Request.
Pull every line with the word "writing" out of the entries below.

Data.
[Begin]
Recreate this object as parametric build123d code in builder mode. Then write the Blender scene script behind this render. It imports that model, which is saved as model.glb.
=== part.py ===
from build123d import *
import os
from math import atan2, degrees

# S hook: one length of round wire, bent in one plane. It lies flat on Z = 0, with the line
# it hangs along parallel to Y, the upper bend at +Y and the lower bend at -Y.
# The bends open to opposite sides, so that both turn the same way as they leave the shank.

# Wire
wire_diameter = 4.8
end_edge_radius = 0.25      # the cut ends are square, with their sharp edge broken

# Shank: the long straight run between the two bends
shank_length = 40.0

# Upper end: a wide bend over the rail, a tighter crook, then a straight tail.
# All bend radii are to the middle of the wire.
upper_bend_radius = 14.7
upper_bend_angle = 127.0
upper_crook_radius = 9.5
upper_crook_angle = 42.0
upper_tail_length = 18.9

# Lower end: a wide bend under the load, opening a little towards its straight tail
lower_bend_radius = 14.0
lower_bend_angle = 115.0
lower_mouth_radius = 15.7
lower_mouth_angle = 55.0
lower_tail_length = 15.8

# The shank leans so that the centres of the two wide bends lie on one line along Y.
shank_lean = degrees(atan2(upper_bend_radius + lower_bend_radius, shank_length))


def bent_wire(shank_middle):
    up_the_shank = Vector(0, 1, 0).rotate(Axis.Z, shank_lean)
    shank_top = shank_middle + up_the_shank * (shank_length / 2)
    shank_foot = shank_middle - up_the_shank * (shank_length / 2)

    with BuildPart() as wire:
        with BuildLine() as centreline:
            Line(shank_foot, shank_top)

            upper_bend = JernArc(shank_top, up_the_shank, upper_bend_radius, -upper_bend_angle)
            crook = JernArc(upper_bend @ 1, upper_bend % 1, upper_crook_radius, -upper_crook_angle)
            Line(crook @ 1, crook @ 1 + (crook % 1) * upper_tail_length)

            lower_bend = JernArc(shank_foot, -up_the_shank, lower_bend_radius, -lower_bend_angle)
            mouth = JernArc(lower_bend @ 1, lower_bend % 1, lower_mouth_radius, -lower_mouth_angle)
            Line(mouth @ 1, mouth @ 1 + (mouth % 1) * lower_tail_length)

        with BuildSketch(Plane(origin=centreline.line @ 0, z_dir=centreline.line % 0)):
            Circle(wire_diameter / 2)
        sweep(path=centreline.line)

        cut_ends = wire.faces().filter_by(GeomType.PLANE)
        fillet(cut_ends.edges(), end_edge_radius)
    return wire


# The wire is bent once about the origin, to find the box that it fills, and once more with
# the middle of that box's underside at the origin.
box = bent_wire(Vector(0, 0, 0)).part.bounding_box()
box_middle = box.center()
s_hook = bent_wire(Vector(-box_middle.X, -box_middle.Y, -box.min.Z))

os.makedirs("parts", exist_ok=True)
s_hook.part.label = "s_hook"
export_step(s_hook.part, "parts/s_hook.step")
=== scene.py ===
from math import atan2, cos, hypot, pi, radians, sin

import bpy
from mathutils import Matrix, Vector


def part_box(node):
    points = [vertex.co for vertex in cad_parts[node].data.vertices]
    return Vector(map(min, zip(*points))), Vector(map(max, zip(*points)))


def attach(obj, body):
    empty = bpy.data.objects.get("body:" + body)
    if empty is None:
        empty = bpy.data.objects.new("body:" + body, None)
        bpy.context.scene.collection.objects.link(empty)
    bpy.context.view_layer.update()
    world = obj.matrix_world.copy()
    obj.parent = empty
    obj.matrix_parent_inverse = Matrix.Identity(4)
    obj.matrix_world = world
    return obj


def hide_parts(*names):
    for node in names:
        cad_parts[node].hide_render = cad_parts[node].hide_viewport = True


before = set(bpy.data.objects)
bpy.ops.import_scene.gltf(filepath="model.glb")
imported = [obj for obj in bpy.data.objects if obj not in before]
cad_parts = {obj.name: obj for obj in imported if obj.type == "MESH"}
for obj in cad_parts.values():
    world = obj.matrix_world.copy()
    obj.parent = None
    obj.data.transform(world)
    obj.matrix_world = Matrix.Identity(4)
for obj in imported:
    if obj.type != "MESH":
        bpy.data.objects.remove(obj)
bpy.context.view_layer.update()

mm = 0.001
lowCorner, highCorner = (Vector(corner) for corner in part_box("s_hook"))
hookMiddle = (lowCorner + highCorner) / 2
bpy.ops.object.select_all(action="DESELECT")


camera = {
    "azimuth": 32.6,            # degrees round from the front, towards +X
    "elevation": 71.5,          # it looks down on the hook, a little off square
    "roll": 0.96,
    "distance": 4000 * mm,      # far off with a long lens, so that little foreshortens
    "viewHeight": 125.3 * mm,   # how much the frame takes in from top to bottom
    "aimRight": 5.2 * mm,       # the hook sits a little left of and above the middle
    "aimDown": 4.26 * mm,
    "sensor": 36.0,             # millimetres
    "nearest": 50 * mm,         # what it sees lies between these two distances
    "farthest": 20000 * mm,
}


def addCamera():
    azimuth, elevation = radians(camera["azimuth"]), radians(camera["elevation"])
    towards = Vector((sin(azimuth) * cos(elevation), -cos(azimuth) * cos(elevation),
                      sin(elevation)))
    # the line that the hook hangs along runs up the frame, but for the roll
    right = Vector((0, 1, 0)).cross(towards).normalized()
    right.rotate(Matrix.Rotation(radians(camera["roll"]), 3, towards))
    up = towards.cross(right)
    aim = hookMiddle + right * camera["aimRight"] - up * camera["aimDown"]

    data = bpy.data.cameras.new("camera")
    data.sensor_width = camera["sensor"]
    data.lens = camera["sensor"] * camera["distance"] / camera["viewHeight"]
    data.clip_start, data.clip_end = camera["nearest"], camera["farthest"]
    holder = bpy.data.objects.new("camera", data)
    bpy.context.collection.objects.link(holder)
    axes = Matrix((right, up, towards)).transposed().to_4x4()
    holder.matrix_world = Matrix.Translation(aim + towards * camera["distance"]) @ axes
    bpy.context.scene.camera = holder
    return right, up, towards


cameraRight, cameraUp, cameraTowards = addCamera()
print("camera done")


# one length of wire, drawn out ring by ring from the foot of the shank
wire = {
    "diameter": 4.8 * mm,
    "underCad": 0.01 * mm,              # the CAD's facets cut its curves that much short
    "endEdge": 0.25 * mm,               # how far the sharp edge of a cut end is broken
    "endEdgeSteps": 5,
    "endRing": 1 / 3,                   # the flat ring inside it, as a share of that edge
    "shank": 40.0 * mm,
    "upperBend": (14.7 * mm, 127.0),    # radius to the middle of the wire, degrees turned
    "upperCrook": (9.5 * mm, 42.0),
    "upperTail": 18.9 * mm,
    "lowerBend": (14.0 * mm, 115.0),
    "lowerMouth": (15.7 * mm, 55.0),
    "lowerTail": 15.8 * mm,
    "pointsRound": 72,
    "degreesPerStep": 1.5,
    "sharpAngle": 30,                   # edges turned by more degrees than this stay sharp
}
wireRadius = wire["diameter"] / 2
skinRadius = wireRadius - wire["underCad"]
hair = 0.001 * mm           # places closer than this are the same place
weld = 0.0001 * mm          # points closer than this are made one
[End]
[Begin]
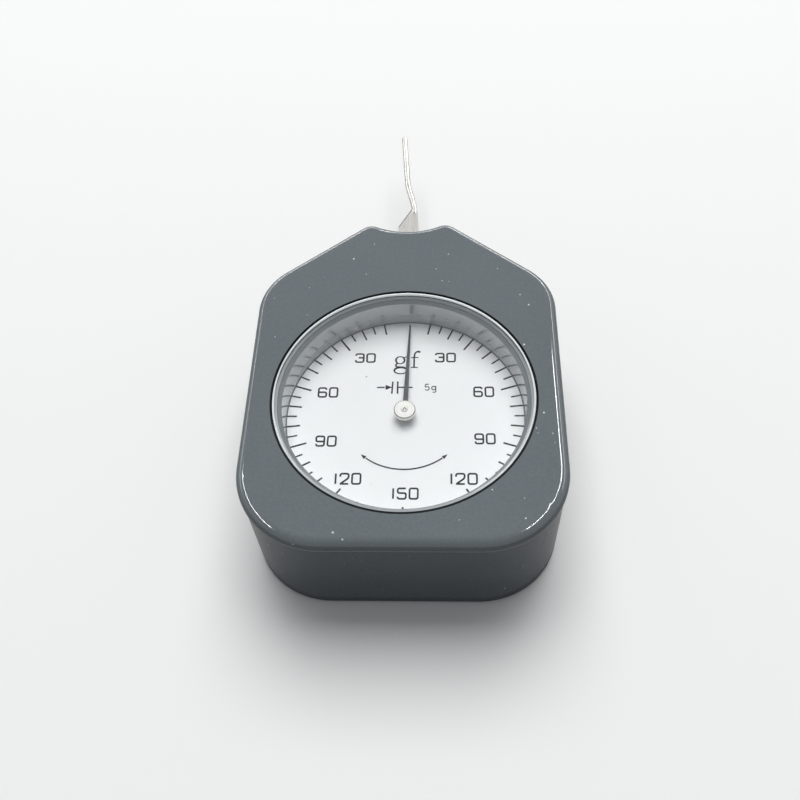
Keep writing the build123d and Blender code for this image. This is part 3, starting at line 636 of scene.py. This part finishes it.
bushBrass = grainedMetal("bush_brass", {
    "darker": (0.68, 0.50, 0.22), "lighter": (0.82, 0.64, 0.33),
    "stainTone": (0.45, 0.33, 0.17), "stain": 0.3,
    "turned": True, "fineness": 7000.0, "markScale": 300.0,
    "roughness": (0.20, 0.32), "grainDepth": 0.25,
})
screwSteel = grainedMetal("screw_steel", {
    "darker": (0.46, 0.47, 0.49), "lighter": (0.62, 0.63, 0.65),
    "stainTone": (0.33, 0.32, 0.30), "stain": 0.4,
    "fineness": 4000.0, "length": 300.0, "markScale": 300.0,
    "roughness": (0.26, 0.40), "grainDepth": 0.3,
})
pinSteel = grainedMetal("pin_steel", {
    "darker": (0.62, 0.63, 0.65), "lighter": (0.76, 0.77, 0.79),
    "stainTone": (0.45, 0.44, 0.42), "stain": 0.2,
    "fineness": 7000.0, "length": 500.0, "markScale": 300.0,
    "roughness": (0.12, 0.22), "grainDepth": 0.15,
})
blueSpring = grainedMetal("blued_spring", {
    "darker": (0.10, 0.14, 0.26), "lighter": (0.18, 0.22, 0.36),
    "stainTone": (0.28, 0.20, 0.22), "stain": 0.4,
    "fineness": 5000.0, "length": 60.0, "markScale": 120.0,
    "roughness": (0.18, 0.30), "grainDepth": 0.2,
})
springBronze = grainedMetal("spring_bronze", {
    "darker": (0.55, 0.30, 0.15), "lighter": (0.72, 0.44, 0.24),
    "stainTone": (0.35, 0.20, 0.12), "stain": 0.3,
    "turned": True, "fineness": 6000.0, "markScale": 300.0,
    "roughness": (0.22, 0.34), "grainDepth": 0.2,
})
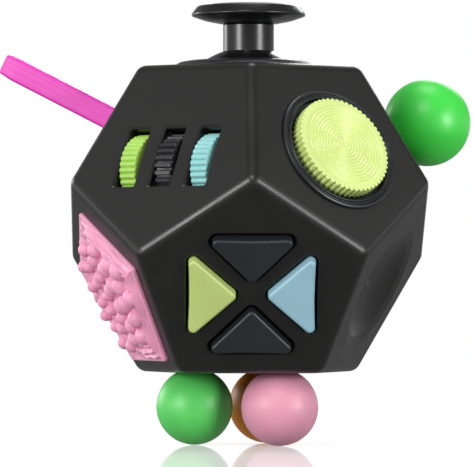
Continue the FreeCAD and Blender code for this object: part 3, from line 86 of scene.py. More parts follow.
[End]
[Begin]
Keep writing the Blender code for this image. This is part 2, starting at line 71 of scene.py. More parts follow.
[End]
The solution.
Keep writing the build123d and Blender code for this image. This is part 3, starting at line 636 of scene.py. This part finishes it.
Keep writing the Blender code for this image. This is part 2, starting at line 71 of scene.py. More parts follow.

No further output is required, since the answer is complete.